Within the temples, there is a taxonomy of design: themes that emerge in early centuries, adapted and corrupted through later structures. There is a coherence to the layout, discernible as you wander through successive sites. It’s typical with religious structures to sense this progression: from the outermost public spaces, to the inner sanctums, private and secret spaces, reserved for a few and imbued with deep meaning.
Even in their ruinous state, the sense of this journey is clear: the geolocated sanctity survives.
Ruination itself is appealing: the sight of fractured arches, broken pavements and buildings stripped of their cladding and paint, reduced to rough hewn surface and drawing weeds, this picture somehow works. Whilst not how the architect intended, we retain the sense of space whilst softening it with a semi natural veneer, a facade of nature painted over urban space.
In some places, the clock has been rewound: buildings tumble and walls fall, but as UNESCO and other agencies colonise the space, they clear and rebuild, sometimes with sympathy, sometimes with brutalistic intent. Concrete is alien here, yet in places it patches fractured stones, provided a modern context to ancient craft. This tinkering with ruination is troublesome: it’s no longer an authentic dereliction but rather an interpretation of it: it becomes ruin as art, appealing to our aesthetic sense of what ‘ancient’ should be, without having the validity of patina and chronology.
The authenticity of ruination lies in the passage of time and the recognition that, whilst beauty may flower in decay, the only end point is dust.

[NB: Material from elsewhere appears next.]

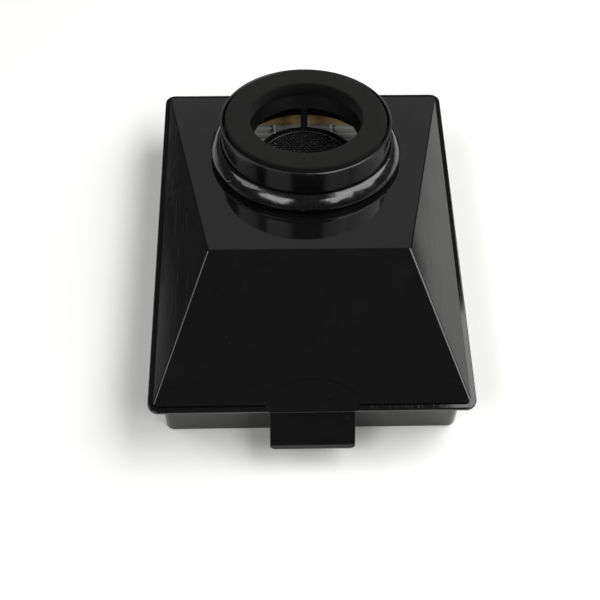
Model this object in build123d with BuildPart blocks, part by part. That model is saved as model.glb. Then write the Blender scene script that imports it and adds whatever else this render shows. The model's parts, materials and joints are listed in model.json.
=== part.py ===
from build123d import *
import os
from math import atan2, cos, radians, sin, tan

# Boxed air filter cartridge: a hipped hood with a round gasketed port, a shallow
# tray that holds a pleated media pack, and a sprung release tab at the front.
# Millimetres. +Z up, +Y to the rear (port end), -Y to the front (release tab).
# Origin: middle of the tray's underside, which is the face the cartridge rests on.

os.makedirs("parts", exist_ok=True)

# ---------------------------------------------------------------- driving dimensions

# Housing outline
housing_width = 146.0
housing_depth = 189.0
rim_top = 28.3
rim_thickness = 2.0
rim_corner_radius = 5.0
rim_edge_radius = 0.7
rim_ledge = 2.7
foot_step = 0.9

# Hood roof
ridge_y = -23.1
ridge_height = 50.6
ridge_half_width = 46.5
hood_wall = 2.2
hip_radius = 1.8
foot_corner_radius = 2.4
scoop_half_width = 21.3
scoop_rise = 12.2
scoop_side = 1.2
mark_radius = 3.1
mark_depth = 0.25
mark_x = 62.6
mark_y = -86.4
edge_margin = 1.0
level_tolerance = 0.01

# Port, measured along its axis from the rear slope of the roof
port_y = 46.15
collar_height = 20.95
collar_radius = 42.1
collar_foot_radius = 41.6
collar_wall = 1.2
collar_edge_radius = 0.35
collar_neck_wall = 3.0
spigot_radius = 37.5
spigot_depth = 3.0
spigot_wall = 2.0
spigot_gap = 0.1
port_cut_reach = 25.0
cup_floor_thickness = 1.8
cage_flange_thickness = 1.0
tape_thickness = 0.35
tape_inner_inset = 0.3
tape_outer_inset = 0.6
gasket_thickness = 7.2
gasket_proud = 1.55
gasket_outer_radius = 39.55
gasket_hole_radius = 27.75
gasket_lip_radius = 0.9
bead_foot_radius = 44.4
bead_bulge_radius = 47.6
bead_bulge_height = 3.4
bead_shoulder_radius = 46.1
bead_shoulder_height = 6.9
bead_crown_radius = 44.9
bead_crown_height = 8.4
bead_top_radius = 43.0
bead_height = 9.2
bead_seat_gap = 0.3

# Diffuser cage
cage_throat_radius = 28.75
cage_tube_end_radius = 26.35
cage_disc_radius = 23.6
cage_wall = 1.5
cage_tube_end = 13.0
cage_disc_level = 24.25
cage_post_count = 3
cage_post_width = 3.5
cage_foot_thickness = 1.0
cage_flange_gap = 0.3
window_clearance = 1.0
screen_thickness = 1.0
screen_hole_radius = 0.85
screen_hole_pitch = 3.0
screen_ledge = 1.6
screen_margin = 1.9
screen_gap = 0.05
screen_grid = 21

# Tray and outlet grille
tray_inset = 5.7
tray_wall = 2.2
tray_floor = 2.2
tray_corner_radius = 4.0
tray_foot_radius = 0.8
rim_seal_thickness = 0.3
window_border = 11.0
window_gap = 0.2
grille_flange = 3.0
grille_flange_thickness = 1.2
grille_rib = 2.0
grille_columns = 7
grille_rows = 10

# Media pack
scrim_thickness = 0.5
bottom_seal_thickness = 1.0
bottom_seal_width = 4.0
pack_top = 18.5
pack_gap = 2.0
board_thickness = 1.2
pleat_pitch = 4.2
pleat_skin = 0.5
spacer_width = 1.6
spacer_height = 0.6
spacer_count = 4
sealant_cover = 2.2
sealant_skirt = 3.0
sealant_top = 24.5
sealant_lip = 0.4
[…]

The most dramatic interaction of nature and structure is the trees: as green shoots and white roots penetrate the dark spaces between stones, they swell and grow, hydraulic pressure pushing outwards on the stones, forcing open cracks, splitting rocks, rolling stones in cascades into abstract piles. The trees destroy, and yet form the pinnacle of attraction for may tourists: immortalised in Tomb Raider, the sight of doorways framed by strangulating roots and walls buttressed by trunks is appealing, a snapshot of decay captured in film and memory. Somehow transient: these trees will fall, will rot, and no others will take their place. Preservation cannot allow the corrosive forces to continue, unless they persist as fibreglass fakes, forever captured in the act of destruction, but bereft of their destructive power.
Strangely it is the light that is most significant in this operatic tale: the Cambodian sunshine, at dawn or dusk, deeply orange, strange and low, the interplay of light through trees, it’s in these moments that the temples are at their most melancholy.

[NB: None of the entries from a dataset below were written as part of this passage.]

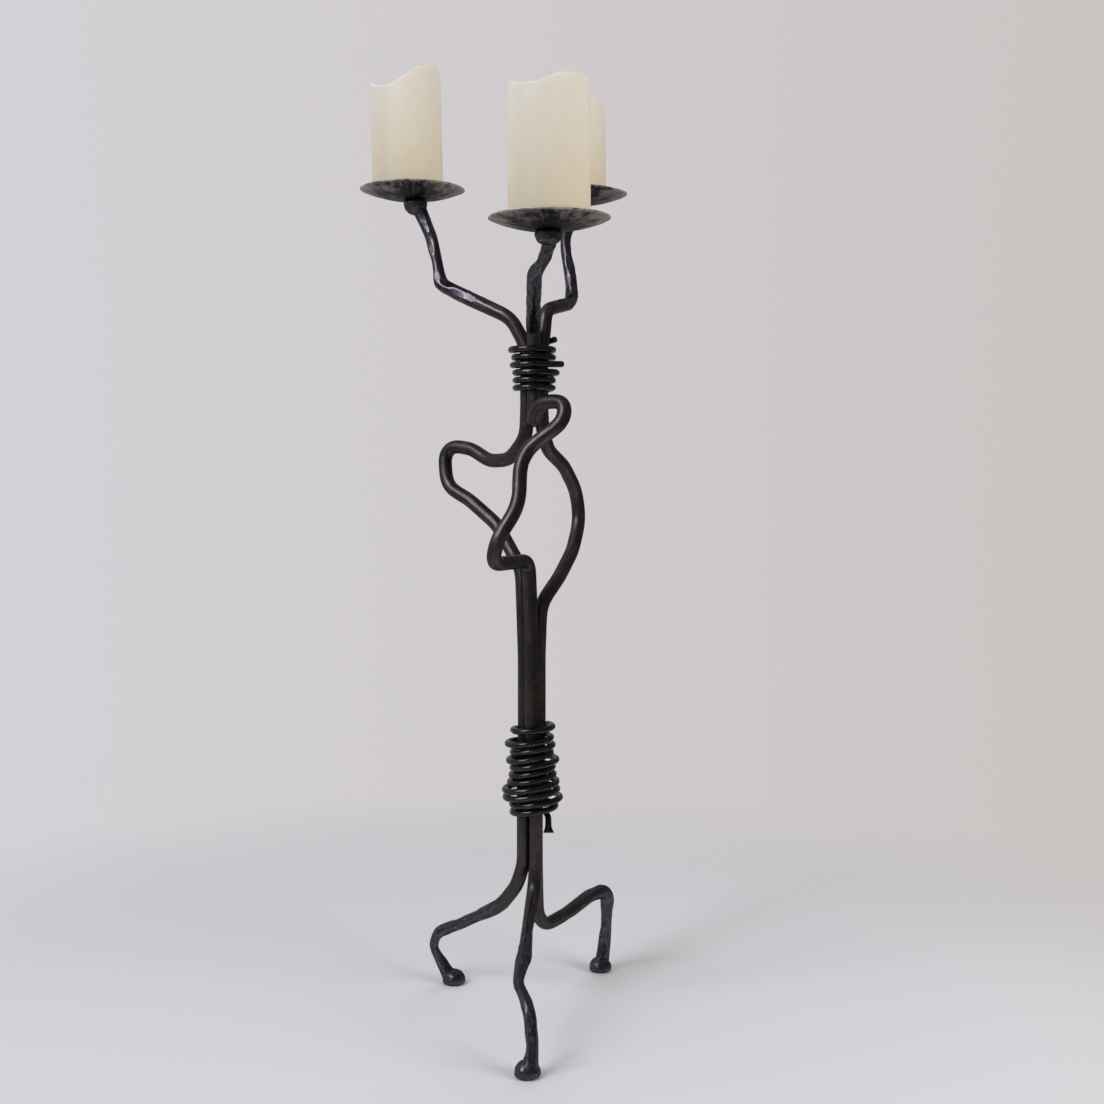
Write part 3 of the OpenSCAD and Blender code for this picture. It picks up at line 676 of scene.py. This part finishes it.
def wire_tie(name, points, x, seed, fishtail=False):
    """A wire swept along a winding. Its reference direction points away from the bundle. The fishtail
    widens the wire to 13 mm and thins it to 3.4 mm over its last 9 mm."""
    line = softened(even(points, WIRE_STEP), WIRE_STEP, 1.8)
    n = len(line)
    diameter = np.full(n, WIRE_D)
    depth = np.full(n, WIRE_BITE)
    radius, ridge = hammered_radius(diameter, WIRE_STEP, WIRE_SIDES, depth, WIRE_BLOWS, seed)
    left = np.minimum(np.arange(n), np.arange(n)[::-1]) * WIRE_STEP
    radius = radius * np.sqrt(np.clip(1 - (1 - np.clip(left / WIRE_END, 0, 1)) ** 2, 0.5, 1))[:, None]
    away = np.c_[line[:, 0] - x, line[:, 1], np.zeros(n)]
    wide = np.ones((n, 2))
    if fishtail:
        share = np.clip((FISHTAIL_LONG - np.arange(n)[::-1] * WIRE_STEP) / FISHTAIL_LONG, 0, 1)
        wide = np.c_[1 + FISHTAIL_WIDER * share ** 1.6, 1 - FISHTAIL_THINNER * share ** 0.8]
        radius[-4:] = radius[-5]
    rings = swept(line, radius, away, wide) + MIDDLE
    values = {"ridge": ridge, "grain": grain_round(radius, n, WIRE_STEP)}
    return object_of(grid_mesh(name, rings, values))


TIES = [("lower_tie", "lower_wire_tie", low_winding(), 0, 201, True),
        ("upper_tie_first", "upper_wire_loose", first_winding(), UPPER_X, 211),
        ("upper_tie_second", "upper_wire_tight", second_winding(), UPPER_X, 221)]
for node, *tie in TIES:
    dress(wire_tie(*tie), WIRE_IRON, "stand", "iron", node)

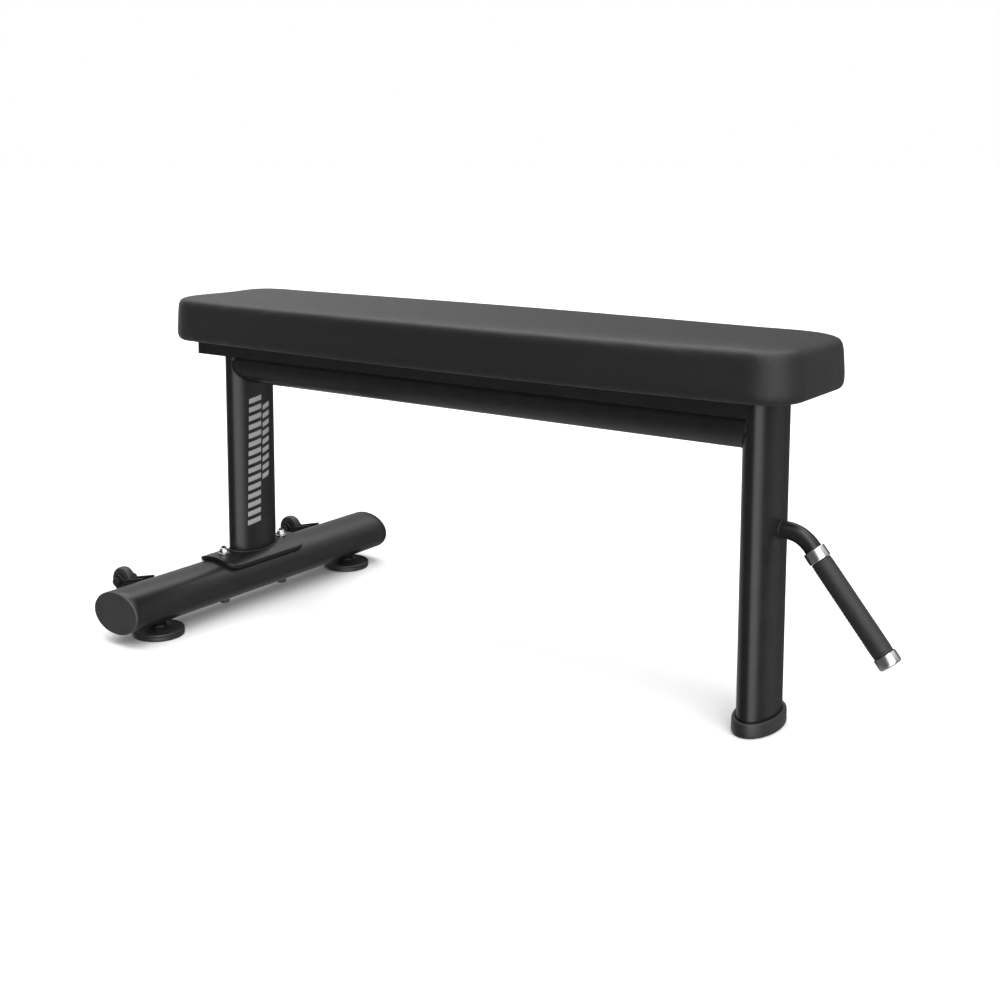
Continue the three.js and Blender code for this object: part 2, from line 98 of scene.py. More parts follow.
BOLT_RADIUS = 4 * MM
BOLT_HOLE = 4.4 * MM
NUT_BORE = 4.05 * MM
STUD_HOLE = 8.4 * MM
PAD_BOLT_ACCESS = 11 * MM
BOARD_HOLE = 5.8 * MM
PAST = 10 * MM
CHANNEL_WALL = 4 * MM
HANDLE_TILT = math.radians(51)
HANDLE_RADIUS = 12 * MM
HANDLE_BEND = 45 * MM
COLLAR_START = 4.5 * MM
COLLAR_LENGTH = 16 * MM
GRIP_LENGTH = 140 * MM
GRIP_RADIUS = 14.6 * MM
SLEEVE_BORE = 12.2 * MM


# ---- camera, lights, floor ----

# The studio's shade by the height of a direction, from straight down at -1 to straight up at 1.
SKY = ((-1.0, 0.42), (-0.75, 0.28), (-0.50, 0.14), (0.0, 0.11), (0.35, 0.17), (0.55, 0.45), (0.72, 1.0),
       (1.0, 1.15))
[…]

Perhaps because light itself abstracts: as the sun rises, we start wth simple silhouettes, before the detail is painted in, and at dusk, the glooming sun robs detail from carving, steals everything except raw shape, and paints it against a backdrop of a sleepy landscape, a tired and dusty panorama. Light brings light and also shines upon this curiously frozen space.

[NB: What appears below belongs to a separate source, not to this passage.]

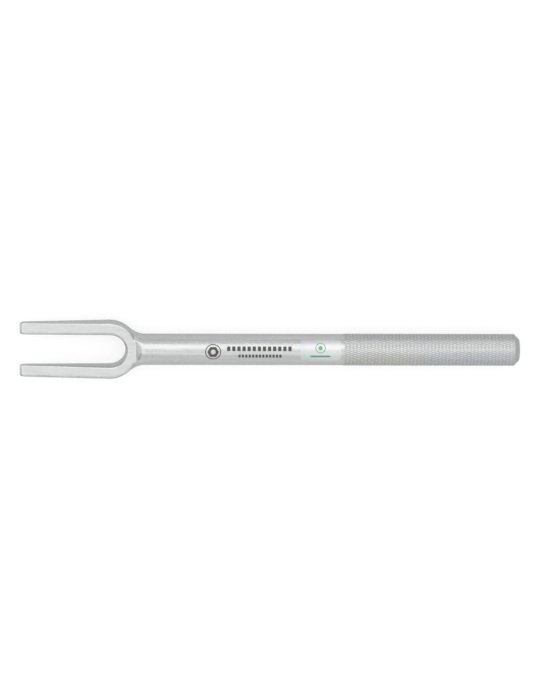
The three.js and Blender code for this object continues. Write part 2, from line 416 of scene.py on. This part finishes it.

The relationship between macro and micro is readily apparent: vast spaces, vistas and friezes filled with tiny detail, but painted on endless canvas. It overwhelms the senses, as no doubt is the intent. It’s a richness that is only available with fifty thousand workers on hand to carve your legacy into rock, stories now softened and erased by acid and abrasion, left only as carving for school kids to run their hands over, to marvel at crocodiles and spears, to be photographed in guidebooks and tagged on Facebook. I Ozymandias, King of Kings…
There is a beauty in the ruins of Angkor Wat that is hard to explain: sure, it has the majesty of scale and the venerability of age, but it’s more than that. It has a complexity of space and an honesty of intent. It’s is a landscape painted at scale.
Architecture is more than just building a structure: it’s a vision of space.
The temples at Angkor were built with a purpose that has now largely gone, but they persist as spaces, separated and subdivided, retaining a capability even in decay.
And in the spaces that remain, you can imagine. You can hear the voices of the builders and monks long gone: the shadows and echoes of a bustling past, because these spaces were venerated but also vibrant.
Permanence is an elusive goal: the builders of Stonehenge, the Pyramids in Egypt or the temples in Cambodia may have strived hard to achieve immortality in design, but they, like all things, will come to dust. Sure, their journey may be longer, but without conservation, stabilisation and reinterpretation, they erode and fail. And even with out best attempts, nothing lasts forever: their is a time at which the thing becomes a parody, a faint shadow of the thing. In time, all meaning is lost, all energy decayed.
For now, the temples stand as monument and memory. Magnificent in their use of space, superb in their scale, beautiful to behold in both their macroscopic might and microscopic detail. Architecture triumphant, at least in this timeline. Beautiful to behold.